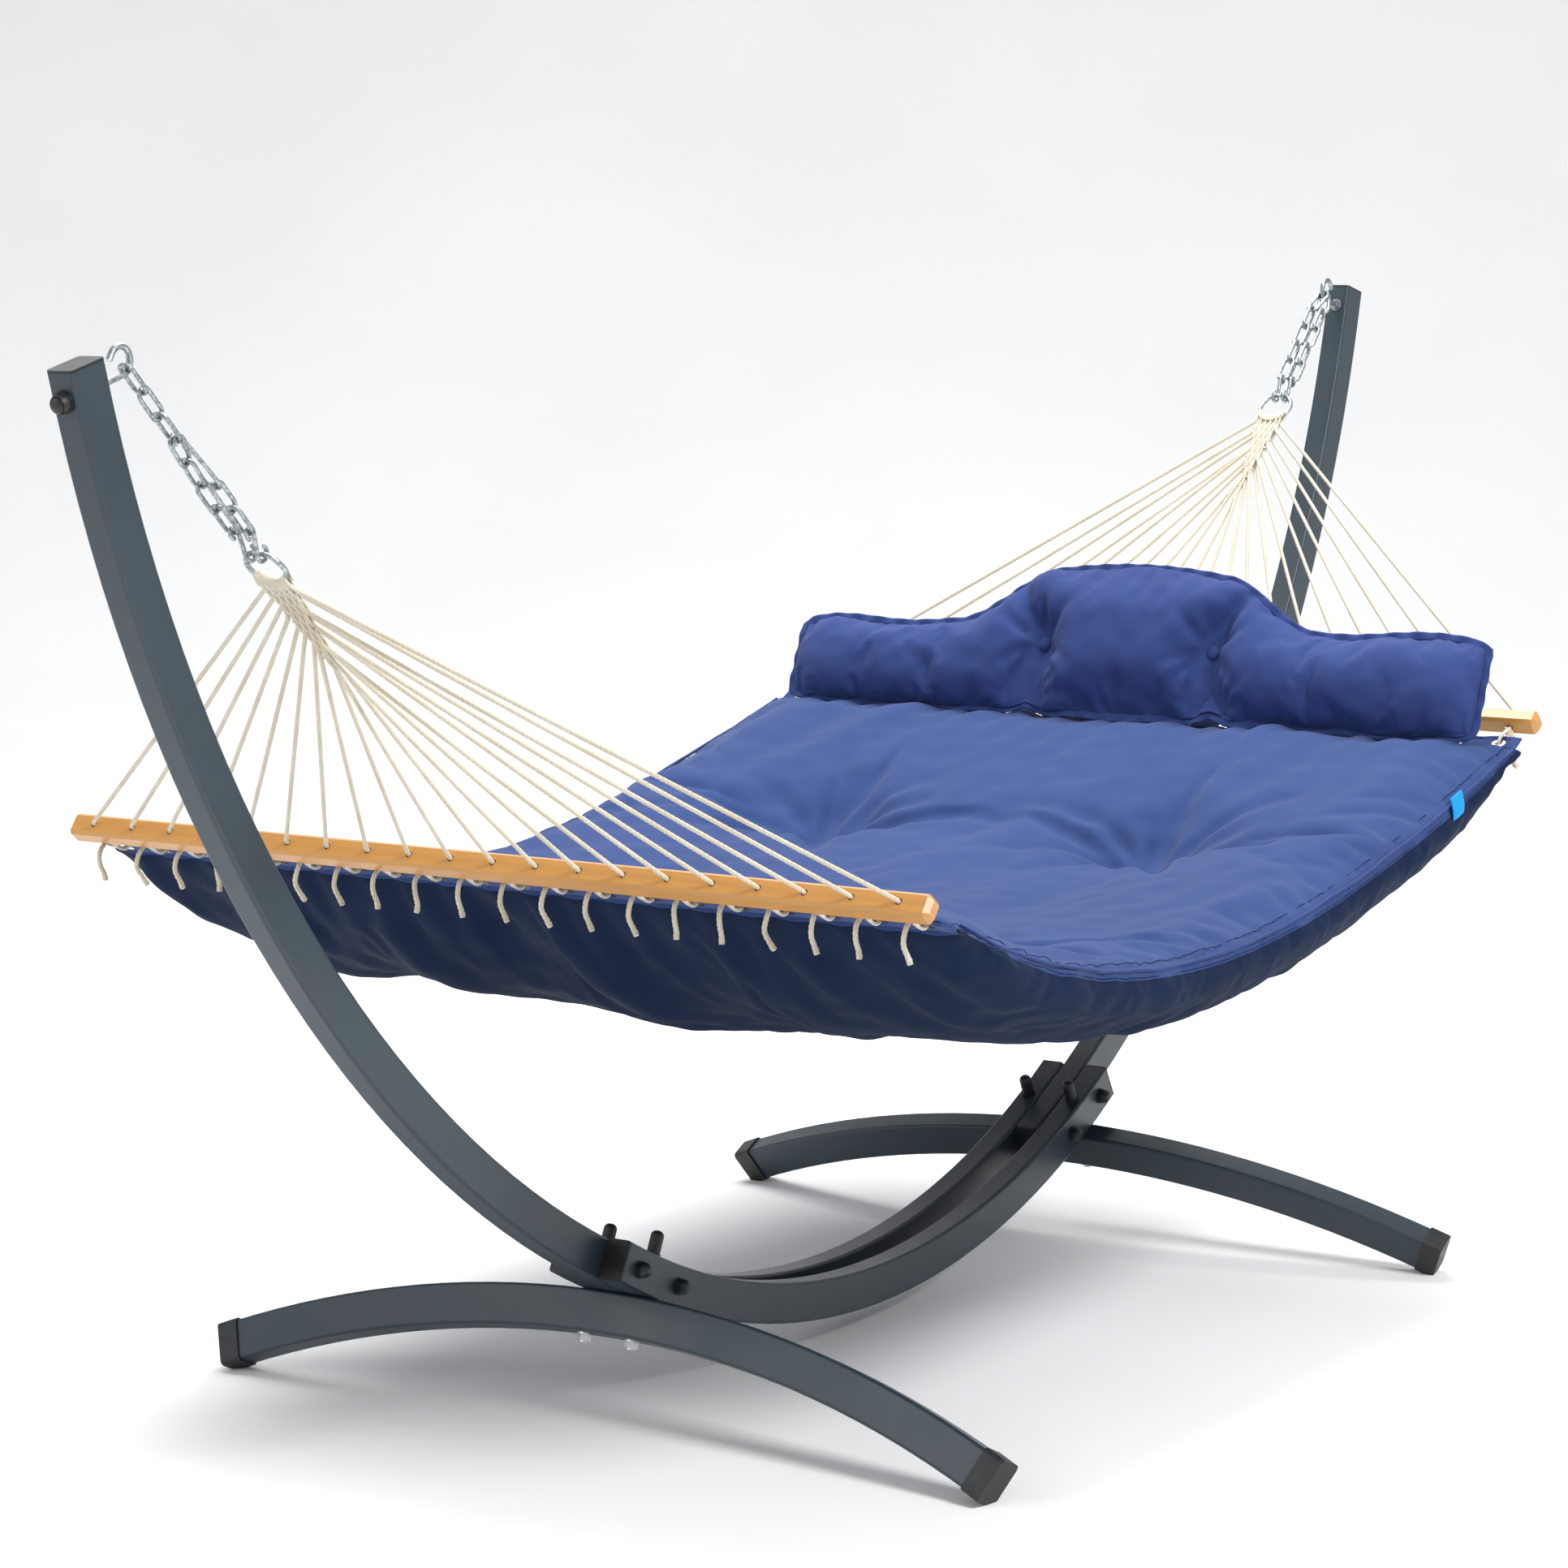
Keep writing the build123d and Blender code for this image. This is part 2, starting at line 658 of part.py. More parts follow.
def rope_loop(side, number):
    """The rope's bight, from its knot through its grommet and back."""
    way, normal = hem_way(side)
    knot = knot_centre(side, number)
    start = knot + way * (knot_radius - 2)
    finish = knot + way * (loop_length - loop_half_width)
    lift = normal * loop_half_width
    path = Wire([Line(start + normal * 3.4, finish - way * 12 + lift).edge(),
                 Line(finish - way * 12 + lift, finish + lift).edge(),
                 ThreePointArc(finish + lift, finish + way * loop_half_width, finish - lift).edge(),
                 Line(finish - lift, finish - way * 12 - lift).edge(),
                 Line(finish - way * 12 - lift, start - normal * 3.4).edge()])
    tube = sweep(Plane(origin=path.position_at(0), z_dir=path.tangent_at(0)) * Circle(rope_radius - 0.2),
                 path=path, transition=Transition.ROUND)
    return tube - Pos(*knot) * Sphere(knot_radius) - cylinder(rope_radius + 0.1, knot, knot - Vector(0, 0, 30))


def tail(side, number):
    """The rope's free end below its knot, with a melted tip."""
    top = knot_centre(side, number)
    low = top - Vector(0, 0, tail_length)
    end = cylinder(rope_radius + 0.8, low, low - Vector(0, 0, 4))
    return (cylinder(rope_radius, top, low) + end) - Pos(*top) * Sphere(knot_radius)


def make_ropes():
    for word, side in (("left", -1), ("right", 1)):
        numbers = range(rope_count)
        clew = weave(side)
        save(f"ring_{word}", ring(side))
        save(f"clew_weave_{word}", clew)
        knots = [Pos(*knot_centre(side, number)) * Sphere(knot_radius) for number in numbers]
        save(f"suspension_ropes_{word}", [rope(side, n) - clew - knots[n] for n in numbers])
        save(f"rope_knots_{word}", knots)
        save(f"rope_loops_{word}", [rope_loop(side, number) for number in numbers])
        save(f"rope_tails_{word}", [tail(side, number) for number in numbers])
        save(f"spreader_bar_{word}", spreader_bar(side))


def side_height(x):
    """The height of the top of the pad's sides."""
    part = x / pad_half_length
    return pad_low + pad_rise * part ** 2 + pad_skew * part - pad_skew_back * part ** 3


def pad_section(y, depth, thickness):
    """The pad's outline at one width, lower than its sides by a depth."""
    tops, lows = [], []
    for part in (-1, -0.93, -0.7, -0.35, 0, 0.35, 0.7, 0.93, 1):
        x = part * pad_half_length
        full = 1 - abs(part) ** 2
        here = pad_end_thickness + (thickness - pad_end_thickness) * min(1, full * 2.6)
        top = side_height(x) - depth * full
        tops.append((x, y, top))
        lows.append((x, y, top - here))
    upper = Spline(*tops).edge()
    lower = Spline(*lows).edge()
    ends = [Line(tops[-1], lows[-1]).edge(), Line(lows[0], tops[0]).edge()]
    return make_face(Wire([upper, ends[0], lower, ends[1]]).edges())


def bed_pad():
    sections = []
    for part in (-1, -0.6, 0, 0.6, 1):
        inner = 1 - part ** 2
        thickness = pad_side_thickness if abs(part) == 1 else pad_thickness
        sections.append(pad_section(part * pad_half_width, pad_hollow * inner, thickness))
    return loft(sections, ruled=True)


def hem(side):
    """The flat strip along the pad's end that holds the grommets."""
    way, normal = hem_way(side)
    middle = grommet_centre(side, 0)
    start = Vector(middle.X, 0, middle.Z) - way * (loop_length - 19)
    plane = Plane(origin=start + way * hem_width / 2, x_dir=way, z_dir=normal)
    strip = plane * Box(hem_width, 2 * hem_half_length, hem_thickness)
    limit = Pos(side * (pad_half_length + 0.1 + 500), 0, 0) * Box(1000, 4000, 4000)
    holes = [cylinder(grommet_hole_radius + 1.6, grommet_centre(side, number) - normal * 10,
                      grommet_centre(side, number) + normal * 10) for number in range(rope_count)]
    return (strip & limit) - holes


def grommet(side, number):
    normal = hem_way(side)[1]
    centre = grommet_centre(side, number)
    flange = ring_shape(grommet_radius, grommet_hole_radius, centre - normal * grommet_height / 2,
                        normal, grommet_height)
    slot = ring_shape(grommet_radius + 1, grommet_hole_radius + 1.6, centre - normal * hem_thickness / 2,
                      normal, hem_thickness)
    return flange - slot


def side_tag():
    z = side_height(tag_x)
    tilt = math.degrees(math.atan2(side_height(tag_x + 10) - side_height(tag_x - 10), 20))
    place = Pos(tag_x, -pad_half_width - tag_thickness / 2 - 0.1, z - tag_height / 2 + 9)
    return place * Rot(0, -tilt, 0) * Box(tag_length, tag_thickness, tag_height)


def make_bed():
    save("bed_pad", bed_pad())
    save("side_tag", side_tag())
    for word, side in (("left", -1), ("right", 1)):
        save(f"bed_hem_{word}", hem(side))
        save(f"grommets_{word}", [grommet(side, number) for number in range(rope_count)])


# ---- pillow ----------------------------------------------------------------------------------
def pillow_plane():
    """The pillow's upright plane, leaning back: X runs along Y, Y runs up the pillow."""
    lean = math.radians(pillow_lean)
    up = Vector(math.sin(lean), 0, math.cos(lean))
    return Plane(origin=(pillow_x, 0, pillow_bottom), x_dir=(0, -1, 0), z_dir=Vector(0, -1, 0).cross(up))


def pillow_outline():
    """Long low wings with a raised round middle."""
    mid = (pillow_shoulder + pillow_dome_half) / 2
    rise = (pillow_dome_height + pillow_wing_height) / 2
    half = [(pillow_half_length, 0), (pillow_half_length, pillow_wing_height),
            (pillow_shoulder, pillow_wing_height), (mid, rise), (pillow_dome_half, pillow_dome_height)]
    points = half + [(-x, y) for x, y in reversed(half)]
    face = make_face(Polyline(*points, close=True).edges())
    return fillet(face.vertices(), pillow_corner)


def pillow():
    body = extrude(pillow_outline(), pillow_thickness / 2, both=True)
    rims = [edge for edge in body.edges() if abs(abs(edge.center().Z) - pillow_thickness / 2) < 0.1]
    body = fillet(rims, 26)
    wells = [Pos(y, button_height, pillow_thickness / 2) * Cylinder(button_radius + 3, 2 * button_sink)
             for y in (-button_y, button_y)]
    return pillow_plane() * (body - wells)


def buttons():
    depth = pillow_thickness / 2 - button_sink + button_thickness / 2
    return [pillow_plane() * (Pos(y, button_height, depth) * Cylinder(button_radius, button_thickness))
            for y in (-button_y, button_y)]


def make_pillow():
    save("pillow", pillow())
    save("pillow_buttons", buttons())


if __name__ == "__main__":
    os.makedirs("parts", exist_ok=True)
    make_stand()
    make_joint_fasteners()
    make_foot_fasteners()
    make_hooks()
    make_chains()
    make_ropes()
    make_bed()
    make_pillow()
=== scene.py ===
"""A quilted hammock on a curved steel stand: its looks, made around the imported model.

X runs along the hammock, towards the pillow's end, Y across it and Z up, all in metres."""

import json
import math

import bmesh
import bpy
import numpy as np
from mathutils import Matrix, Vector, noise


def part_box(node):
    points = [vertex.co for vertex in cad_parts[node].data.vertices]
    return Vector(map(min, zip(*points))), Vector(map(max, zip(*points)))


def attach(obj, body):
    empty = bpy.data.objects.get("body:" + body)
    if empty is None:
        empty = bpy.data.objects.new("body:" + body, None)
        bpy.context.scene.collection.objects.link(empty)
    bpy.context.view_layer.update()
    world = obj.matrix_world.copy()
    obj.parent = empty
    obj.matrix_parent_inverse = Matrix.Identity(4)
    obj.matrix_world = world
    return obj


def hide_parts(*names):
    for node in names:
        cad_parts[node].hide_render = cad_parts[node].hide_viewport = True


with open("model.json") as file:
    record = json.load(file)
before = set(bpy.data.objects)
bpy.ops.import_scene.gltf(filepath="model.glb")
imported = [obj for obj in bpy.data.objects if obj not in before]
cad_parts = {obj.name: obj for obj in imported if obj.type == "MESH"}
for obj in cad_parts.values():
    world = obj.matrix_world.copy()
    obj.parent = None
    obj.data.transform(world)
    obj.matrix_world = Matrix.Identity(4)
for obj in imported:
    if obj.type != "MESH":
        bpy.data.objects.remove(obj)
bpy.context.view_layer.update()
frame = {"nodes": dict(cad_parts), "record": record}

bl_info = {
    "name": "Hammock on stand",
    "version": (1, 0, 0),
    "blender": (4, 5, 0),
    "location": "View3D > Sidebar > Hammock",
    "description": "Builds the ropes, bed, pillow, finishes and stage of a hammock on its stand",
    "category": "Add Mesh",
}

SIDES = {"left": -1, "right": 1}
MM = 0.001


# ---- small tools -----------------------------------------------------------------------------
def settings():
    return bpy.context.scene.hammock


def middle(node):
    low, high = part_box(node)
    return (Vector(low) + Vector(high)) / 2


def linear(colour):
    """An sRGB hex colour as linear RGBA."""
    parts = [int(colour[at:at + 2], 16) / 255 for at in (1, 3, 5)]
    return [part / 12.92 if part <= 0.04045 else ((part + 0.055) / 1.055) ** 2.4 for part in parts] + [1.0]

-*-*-

*Given problem*
Within the data above, count the lines that contain the string "Vector"; the reply is the number alone.

*Solution to the exercise*
9